The damage spread beyond Instagram. Spotify saw a 400% spike in streams for “So High School”, the track that soundtracked their post. Multiple platforms felt the pressure simultaneously.

The post now ranks in the top 15 most-liked Instagram posts ever. But it’s still nowhere near Lionel Messi’s World Cup celebration, which holds the record at over 74 million likes. Swift’s engagement sits at over 30 million likes and still growing.

What This Means for Digital Platforms

Celebrity culture now operates at scales that can break billion-dollar platforms. When a single post can crash Instagram, we’re seeing the limits of current technology.

This creates a new problem: celebrity content as accidental stress testing. Platforms built to handle normal traffic patterns suddenly face coordinated surges that exceed their capacity.
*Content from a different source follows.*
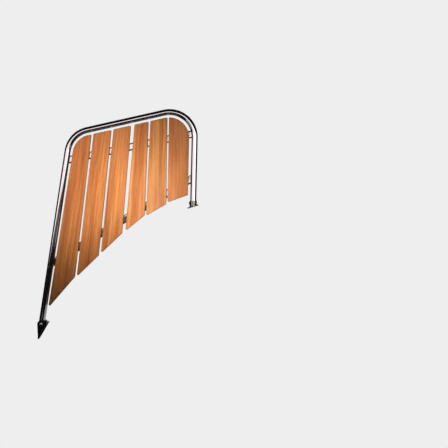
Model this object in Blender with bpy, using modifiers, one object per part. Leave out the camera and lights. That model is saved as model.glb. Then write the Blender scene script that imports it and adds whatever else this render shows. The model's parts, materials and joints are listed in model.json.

The Swift-Kelce announcement proves that celebrity couples with combined fanbases can generate traffic that destabilizes social media infrastructure. This wasn’t an accident. It was predictable.

The Coming Changes

Based on this event, I predict three shifts will happen within the next 18 months:

First, major platforms will develop celebrity monitoring systems. They’ll track when big announcements are coming and pre-scale their servers. Think of it like how financial markets prepare for Federal Reserve announcements.

Second, platform reliability will become a competitive advantage. Smaller platforms will market their ability to handle traffic surges as a selling point to celebrities and their teams.

Third, celebrity publicists will start coordinating with platform engineering teams. Major announcements will become technical operations, not just PR moves.

The real story here isn’t the engagement. It’s the moment when celebrity culture revealed that our digital infrastructure isn’t as solid as we assumed.